Challenges and Best Practices in AI Model Training
Overfitting and Underfitting
Overfitting occurs when the model learns the training data too well and fails to generalize to new data. Underfitting occurs when the model is too simple and fails to capture the underlying patterns in the data. Techniques to address these issues include:
- Overfitting: Regularization, data augmentation, dropout, early stopping.
- Underfitting: Using a more complex model, adding more features, reducing regularization.
Data Bias and Fairness
Data bias can lead to unfair or discriminatory outcomes. It’s crucial to identify and mitigate bias in the data. Techniques to address data bias include:
- Collecting diverse datasets.
- Using fairness-aware algorithms.
- Auditing the model’s performance for different demographic groups.
Interpretability and Explainability
Making AI models more interpretable and explainable is increasingly important, especially in sensitive applications. Techniques to improve interpretability include:
- Using simpler models like decision trees or linear models.
- Using techniques like LIME or SHAP to explain the model’s predictions.
- Visualizing the model’s decision-making process.
Scalability and Resource Management
Training complex AI models can be computationally expensive. It’s crucial to optimize the training process and manage resources effectively. Techniques to improve scalability include:
- Using cloud-based computing resources.
- Distributing the training process across multiple machines.
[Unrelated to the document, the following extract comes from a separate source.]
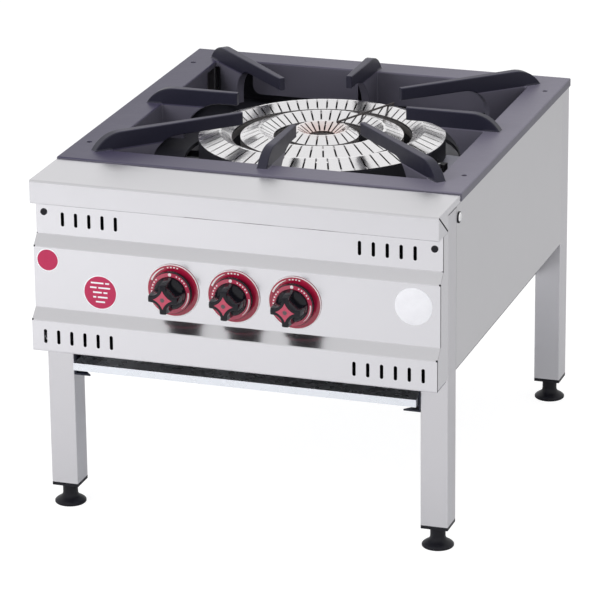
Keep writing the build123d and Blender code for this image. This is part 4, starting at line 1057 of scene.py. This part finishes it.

- Using techniques like mixed-precision training to reduce memory usage.
Conclusion
AI model training is a complex and iterative process that requires careful attention to detail. From data preparation to model evaluation and fine-tuning, each step plays a crucial role in determining the success of the AI model. By understanding the techniques, challenges, and best practices involved, you can build high-performing AI models that deliver valuable insights and drive innovation. Continuously learning and adapting to new advancements in the field is essential for staying ahead in the rapidly evolving landscape of artificial intelligence.